The business side of turkish football and its broadcasting, sponsors and digital growth

Why the money side of Turkish football is more chaotic than match day

You see the full stadium, you hear the chants, and it’s easy to think: “Clubs must be swimming in cash.” In reality, the business side of Turkish football is closer to a permanent fire drill. Broadcasting rights get renegotiated, sponsors change last minute, and digital strategy is often an afterthought.

If you want to work, consult, or invest in this space, you need to understand not just where the money comes from, but also where it regularly goes missing.

Broadcasting rights: the unstable backbone of Turkish clubs

How the TV money really flows (and why it’s never enough)

The core of the Turkish football broadcasting rights market is the central sale of league media rights, mainly for the Süper Lig. Historically, one big broadcaster took almost everything: live games, highlights, OTT, sometimes even international rights. That brought scale, but also created a single point of failure: when that one broadcaster struggled, everyone suffered.

In Turkey, many club budgets assume “TV money will solve it.” That’s the first rookie mistake. TV income is volatile: devaluation of the lira, renegotiated contracts, unpaid installments, and legal disputes regularly hit cash flow. On paper, a rights package can look huge; in practice, the real, inflation-adjusted value can shrink mid‑season.

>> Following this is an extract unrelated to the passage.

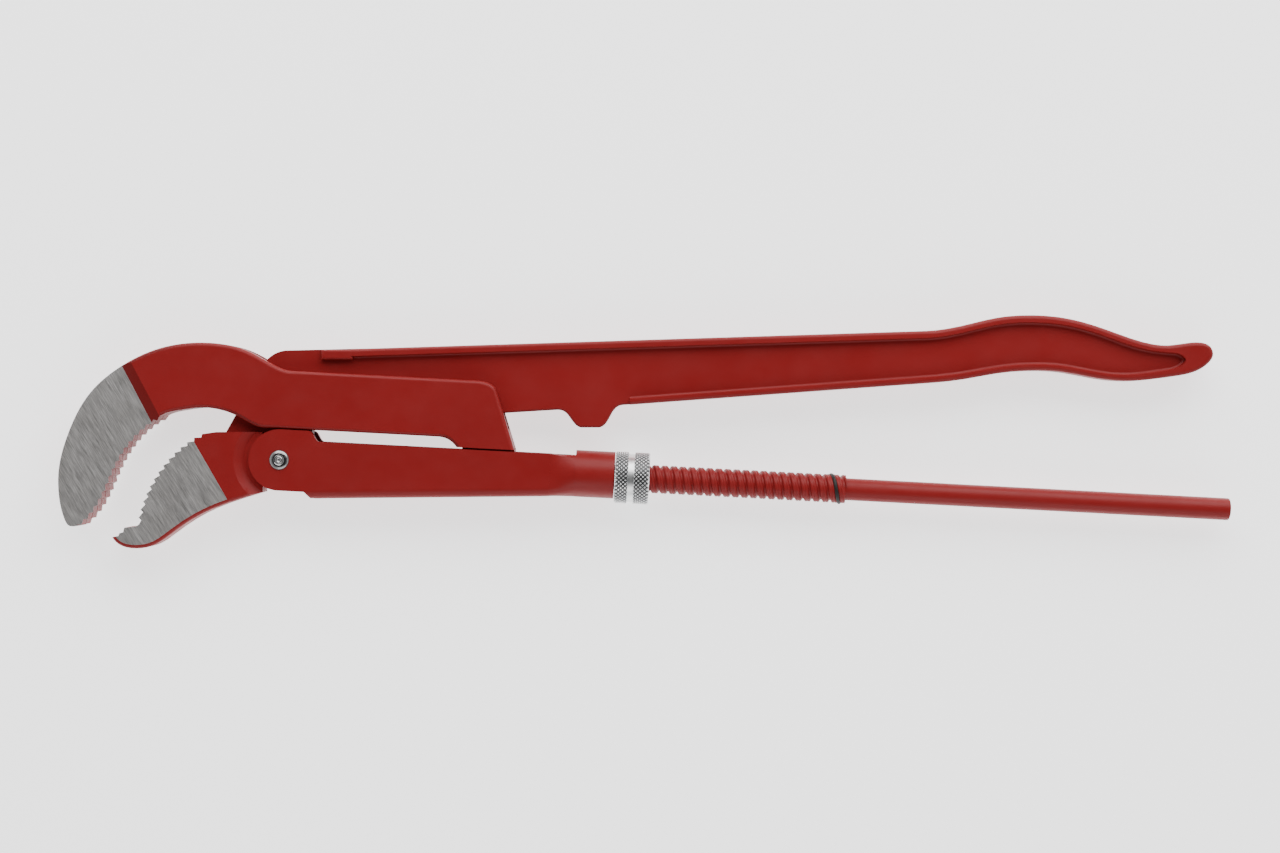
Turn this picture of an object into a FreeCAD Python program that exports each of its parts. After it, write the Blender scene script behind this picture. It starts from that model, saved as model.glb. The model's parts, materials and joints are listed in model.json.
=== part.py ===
import FreeCAD, Part
import math
import os

# Pipe wrench of the Swedish pattern, with S-shaped jaws, for pipes up to 3 inches.
# It is modelled about its pivot: X runs along the threaded bar towards its free end,
# Y points from the bar to the handle, Z is the pivot pin's axis, and Z = 0 is the
# plane midway between the two flat sides. place_and_export() then moves everything
# so that the origin is below the middle of the wrench, on the surface it lies on.

# ---- overall sizes ----
handle_reach = 515.5       # pivot to the end of the forged handle
bar_reach = 526.5          # pivot to the free end of the round bar
side_half = 12.0           # half the thickness over the cheeks and the bracket
jaw_half = 10.5            # half the thickness of both jaws at their ground tips

# ---- forged handle with the lower jaw ----
rest_angle = 3.0           # angle of the handle's own axis to the bar, as it lies
web_half = 5.0             # half the thickness of the tang and the handle's web
flange_half = 8.6          # half the thickness over the handle's flanges
top_flange = 3.9           # width of the flange along the outer edge
bottom_flange = 3.1        # width of the flange along the inner edge
boss_radius = 16.3         # thick round of the tang between the bracket's ears
slope_inner = 20.0         # the jaw thickens from this radius about the pivot
slope_outer = 25.5         # to this one
heel_height = 15.4         # top of the thick part of the lower jaw
tang_underside = 25.5      # lower edge of the tang between the cheeks
web_step = 118.0           # behind this the web's lower edge is rounded
flange_start = 193.0       # the lower flange starts here, behind the stop lug
forged_round = 2.0         # rounding of the long forged edges
recess_round = 1.6         # rounding where the flanges meet the web

# ---- upper jaw ----
crotch_x = -45.0           # front end of the fork between the cheeks
cheek_low = 17.4           # straight lower edge of the cheeks
cheek_rear_top = 49.4      # straight upper edge of the cheeks
foot_low = 12.2            # bottom of the foot, just above the bracket
foot_front = 97.0          # front of the foot
foot_rear = 129.0          # rear of the foot
fork_floor = 23.3          # the fork is open above this height at the rear
tongue_low = -7.6          # bottom of the tongue inside the bracket
ramp_width = 5.6           # slope from the cheek's side down to the ground tip
ramp_turn = 210.8          # direction that the slope falls in, from +X

# ---- bracket ----
wall = 3.6                 # wall of the bracket's sides
floor_wall = 3.2           # wall of the bracket's floor
ear_radius = 16.9          # rounded front of the bracket about the pivot
bracket_top = 11.2         # top edge of the bracket's sides
fold_radius = 5.0          # outer radius of the fold between the sides and the floor
neck_length = 14.0         # over this the folded channel turns into the tube
neck_inset = 0.05          # the blend starts and ends this much inside its neighbours
tube_start = 163.0         # front of the round tube
tube_end = 184.6           # end of the tube, where the nut bears
tube_radius = 13.0
tube_lift = 1.0            # the tube sits this much above the bar's axis
bore_radius = 9.8

# ---- pivot pin ----
pin_radius = 4.6
pin_head_radius = 5.4
pin_dome = 1.5

# ---- threaded bar ----
bar_radius = 6.15
thread_radius = 8.0
thread_root = 6.5
thread_pitch = 5.0
thread_starts = 2
thread_start = 165.0
thread_end = 313.0
crest_width = 2.3
flank_run = 0.55
spigot_radius = 5.0
spigot_start = 104.0
cross_pin_radius = 2.0

# ---- nut, stop ring and spring ----
nut_length = 19.1
nut_radius = 14.4
nut_groove_radius = 13.5
nut_groove_width = 4.2
nut_chamfer = 1.3
ring_wire = 1.0
ring_centre = 307.5
ring_turn = 300.0
spring_thickness = 1.2
spring_width = 11.0
spring_start = 26.0
spring_rivet_x = 34.0
spring_rivet_radius = 2.0
spring_rise_x = 88.0
spring_end = 140.0

# ---- clearances ----
slide_gap = 0.35           # between flat faces that slide on each other
pin_gap = 0.08             # round the pivot pin in the tang
press_gap = 0.02           # round pins and spigots that are pressed in
thread_gap = 0.28          # between the bar's thread and the nut's thread

# ---- what follows from them ----
thread_lead = thread_pitch * thread_starts
channel_half = side_half - wall
boss_half = channel_half - slide_gap
fork_half = web_half + slide_gap
nut_start = tube_end + slide_gap
nut_end = nut_start + nut_length
grip_joint = handle_reach - 154.0
FAR = 1000.0               # longer than anything that is cut with it

Z_AXIS = FreeCAD.Vector(0, 0, 1)
X_AXIS = FreeCAD.Vector(1, 0, 0)
Y_AXIS = FreeCAD.Vector(0, 1, 0)


def point(x, y, z=0.0):
    return FreeCAD.Vector(x, y, z)


def line(start, end):
    return Part.makeLine(point(*start), point(*end))


def chain(*points):
    """Straight edges through the points, in order."""
    return [line(start, end) for start, end in zip(points, points[1:])]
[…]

Real case: why over-relying on TV money backfires

Several Süper Lig clubs built wage bills as if broadcasting revenue was guaranteed, in euros. Then:

1. The lira dropped.
2. The broadcaster pushed for discounts citing economic conditions.
3. Some payments were delayed.

Result: clubs paid salaries in foreign currency, while TV money arrived late and worth less. To close the gap, they sold key players under pressure, often below market value. That’s the hidden cost of misunderstanding media rights risk.

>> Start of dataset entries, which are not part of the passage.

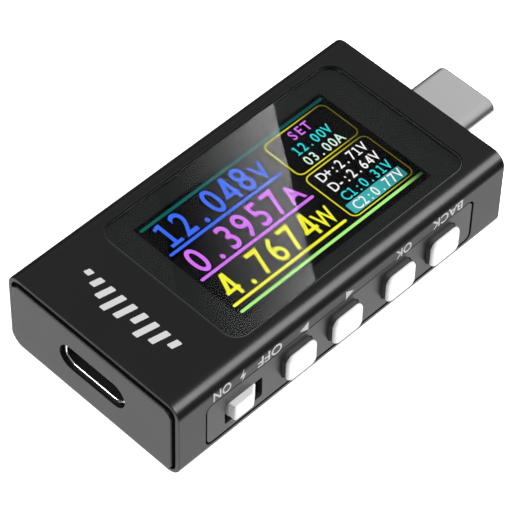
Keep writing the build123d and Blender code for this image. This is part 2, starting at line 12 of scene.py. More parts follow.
import bmesh
import bpy
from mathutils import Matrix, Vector


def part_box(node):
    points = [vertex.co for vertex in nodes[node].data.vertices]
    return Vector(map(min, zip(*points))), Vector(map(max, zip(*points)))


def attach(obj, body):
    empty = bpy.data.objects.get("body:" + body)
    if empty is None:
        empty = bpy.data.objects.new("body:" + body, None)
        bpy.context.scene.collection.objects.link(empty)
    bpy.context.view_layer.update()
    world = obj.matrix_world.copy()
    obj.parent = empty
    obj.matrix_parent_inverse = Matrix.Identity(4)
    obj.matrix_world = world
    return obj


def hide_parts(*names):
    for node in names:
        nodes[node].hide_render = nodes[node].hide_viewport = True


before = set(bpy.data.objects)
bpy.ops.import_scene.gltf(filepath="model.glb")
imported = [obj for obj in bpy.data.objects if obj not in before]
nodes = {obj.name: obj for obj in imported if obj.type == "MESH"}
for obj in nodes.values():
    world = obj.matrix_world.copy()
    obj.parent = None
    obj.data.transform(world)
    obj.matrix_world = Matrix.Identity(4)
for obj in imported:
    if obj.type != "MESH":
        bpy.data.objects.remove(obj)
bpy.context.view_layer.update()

MM = 0.001
BODY = "meter_body"

# %% [markdown]
# ## Working by hand, in code
# Every piece starts as a cube primitive that is sized, placed and then shaped in edit mode. These
# helpers do what a hand does: clear the selection, pick edges by where they lie, round them, cut
# one solid out of another and join several into one. The place is applied to the mesh at once, so
# each object stays at the origin and a pattern on Object coordinates can't slide.


# %% Selecting and placing
def only(*pieces):
    """Select some pieces alone, in object mode, and make the first the active one."""
    if bpy.context.mode != "OBJECT":
        bpy.ops.object.mode_set(mode="OBJECT")
    bpy.ops.object.select_all(action="DESELECT")
    for piece in pieces:
        piece.select_set(True)
    if pieces:
        bpy.context.view_layer.objects.active = pieces[0]


def settle():
    """Apply the place, turn and size of what is selected to its mesh."""
    bpy.ops.object.transform_apply(location=True, rotation=True, scale=True)


def block(name, low, high):
    """A cube primitive sized and placed between two corners."""
    low, high = Vector(low), Vector(high)
    only()
    bpy.ops.mesh.primitive_cube_add(size=1, location=(low + high) / 2)
    piece = bpy.context.active_object
    piece.name = name
    piece.scale = high - low
    settle()
    return piece


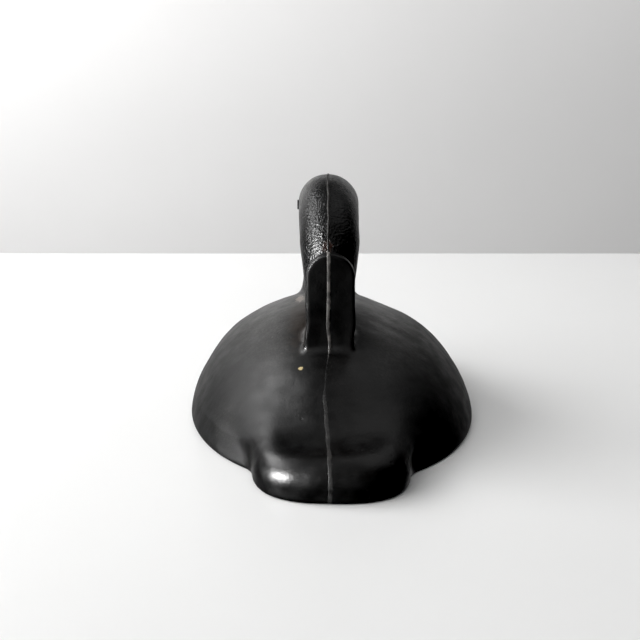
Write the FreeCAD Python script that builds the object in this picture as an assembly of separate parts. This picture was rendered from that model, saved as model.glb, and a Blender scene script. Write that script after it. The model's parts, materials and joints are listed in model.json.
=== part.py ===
"""Patty press: two cast-iron halves joined on the middle plane, with a press plate underneath.

Millimetres. X is across the press, Y runs along it (the front tongue is at -Y) and Z is up. The origin is
on the surface that the press stands on, under the middle of its box.
"""
import FreeCAD, Part
import math
import os

from FreeCAD import Matrix, Vector

# ---- driving dimensions ------------------------------------------------------------------------------
OVERALL_LENGTH = 178.0
# the halves meet on the plane X = JOINT_X, a little left of the body's middle; the handle is centred on it
JOINT_X = -1.2
BODY_WIDTH = 116.0
BODY_LENGTH = 162.0
DOME_HEIGHT = 44.0
DOME_SLOPE = 1.3
DOME_STEPS = 12
CROWN_FLAT = 0.04
WALL = 5.0

# the tongue in front of the dome
TONGUE_WIDTH = 58.0
TONGUE_HEIGHT = 14.5
TONGUE_SQUARENESS = 2.7
TONGUE_EDGE_RADIUS = 8.0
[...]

A simple risk rule that most beginners ignore: if more than 50% of your planned cash flow depends on a single broadcaster contract in a fragile currency, you’re not running a club, you’re running a lottery.

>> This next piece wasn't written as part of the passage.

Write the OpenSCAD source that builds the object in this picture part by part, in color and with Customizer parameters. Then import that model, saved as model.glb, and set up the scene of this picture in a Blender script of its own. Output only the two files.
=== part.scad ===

Non‑obvious solutions clubs started using

Stronger clubs and smarter smaller ones began to de‑risk:

Indexing contracts internally: Some clubs now model their budgets in euros or dollars, not lira, even if the TV deal is nominally in lira. It doesn’t change reality, but forces management to see currency risk early.
Scenario budgeting: Instead of a single revenue forecast, finance teams work with three scenarios: base TV income, minus 10%, minus 25%. Transfer plans and salary offers are tied to the conservative scenario only.
Micro‑rights packaging: A few clubs realised they could carve out content not covered by the central deal (behind‑the‑scenes, training, non‑match shows) and sell or monetize these assets separately on digital.

These are not glamorous tricks, but they turn a wildly unstable income stream into something at least manageable.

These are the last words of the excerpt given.